- [WHAT IS ASKED]:
Retype the complete listing exactly as it appears.

- [DATA BLOCK]:
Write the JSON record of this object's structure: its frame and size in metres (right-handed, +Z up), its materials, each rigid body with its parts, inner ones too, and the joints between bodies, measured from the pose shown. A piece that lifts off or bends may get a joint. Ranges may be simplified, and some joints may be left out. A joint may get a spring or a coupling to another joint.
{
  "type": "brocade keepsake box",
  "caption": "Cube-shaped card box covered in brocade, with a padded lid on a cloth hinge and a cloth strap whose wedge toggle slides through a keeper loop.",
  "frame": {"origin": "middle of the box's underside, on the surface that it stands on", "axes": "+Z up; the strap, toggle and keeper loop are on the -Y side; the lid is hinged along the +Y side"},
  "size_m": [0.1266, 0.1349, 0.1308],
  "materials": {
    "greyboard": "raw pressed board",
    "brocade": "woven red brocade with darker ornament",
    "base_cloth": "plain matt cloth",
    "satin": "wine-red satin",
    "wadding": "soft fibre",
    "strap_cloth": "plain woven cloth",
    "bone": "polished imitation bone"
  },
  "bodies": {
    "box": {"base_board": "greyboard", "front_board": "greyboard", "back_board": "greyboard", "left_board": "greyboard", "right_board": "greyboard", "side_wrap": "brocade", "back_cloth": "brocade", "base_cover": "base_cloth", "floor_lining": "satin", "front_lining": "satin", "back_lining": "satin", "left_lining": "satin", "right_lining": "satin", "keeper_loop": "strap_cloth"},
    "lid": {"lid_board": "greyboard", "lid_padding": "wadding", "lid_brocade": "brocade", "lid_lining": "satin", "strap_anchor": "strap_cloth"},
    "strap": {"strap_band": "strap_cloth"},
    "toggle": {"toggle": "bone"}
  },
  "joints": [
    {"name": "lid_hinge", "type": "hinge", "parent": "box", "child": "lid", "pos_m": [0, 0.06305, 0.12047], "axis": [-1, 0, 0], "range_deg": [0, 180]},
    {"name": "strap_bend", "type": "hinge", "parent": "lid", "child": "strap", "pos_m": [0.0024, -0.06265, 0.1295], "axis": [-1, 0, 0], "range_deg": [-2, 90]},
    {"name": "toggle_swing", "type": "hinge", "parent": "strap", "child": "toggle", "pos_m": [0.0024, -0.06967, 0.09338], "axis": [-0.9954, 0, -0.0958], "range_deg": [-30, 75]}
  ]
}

- [EXERCISE OUTPUT]:
Write the JSON record of this object's structure: its frame and size in metres (right-handed, +Z up), its materials, each rigid body with its parts, inner ones too, and the joints between bodies, measured from the pose shown. A piece that lifts off or bends may get a joint. Ranges may be simplified, and some joints may be left out. A joint may get a spring or a coupling to another joint.
{
  "type": "brocade keepsake box",
  "caption": "Cube-shaped card box covered in brocade, with a padded lid on a cloth hinge and a cloth strap whose wedge toggle slides through a keeper loop.",
  "frame": {"origin": "middle of the box's underside, on the surface that it stands on", "axes": "+Z up; the strap, toggle and keeper loop are on the -Y side; the lid is hinged along the +Y side"},
  "size_m": [0.1266, 0.1349, 0.1308],
  "materials": {
    "greyboard": "raw pressed board",
    "brocade": "woven red brocade with darker ornament",
    "base_cloth": "plain matt cloth",
    "satin": "wine-red satin",
    "wadding": "soft fibre",
    "strap_cloth": "plain woven cloth",
    "bone": "polished imitation bone"
  },
  "bodies": {
    "box": {"base_board": "greyboard", "front_board": "greyboard", "back_board": "greyboard", "left_board": "greyboard", "right_board": "greyboard", "side_wrap": "brocade", "back_cloth": "brocade", "base_cover": "base_cloth", "floor_lining": "satin", "front_lining": "satin", "back_lining": "satin", "left_lining": "satin", "right_lining": "satin", "keeper_loop": "strap_cloth"},
    "lid": {"lid_board": "greyboard", "lid_padding": "wadding", "lid_brocade": "brocade", "lid_lining": "satin", "strap_anchor": "strap_cloth"},
    "strap": {"strap_band": "strap_cloth"},
    "toggle": {"toggle": "bone"}
  },
  "joints": [
    {"name": "lid_hinge", "type": "hinge", "parent": "box", "child": "lid", "pos_m": [0, 0.06305, 0.12047], "axis": [-1, 0, 0], "range_deg": [0, 180]},
    {"name": "strap_bend", "type": "hinge", "parent": "lid", "child": "strap", "pos_m": [0.0024, -0.06265, 0.1295], "axis": [-1, 0, 0], "range_deg": [-2, 90]},
    {"name": "toggle_swing", "type": "hinge", "parent": "strap", "child": "toggle", "pos_m": [0.0024, -0.06967, 0.09338], "axis": [-0.9954, 0, -0.0958], "range_deg": [-30, 75]}
  ]
}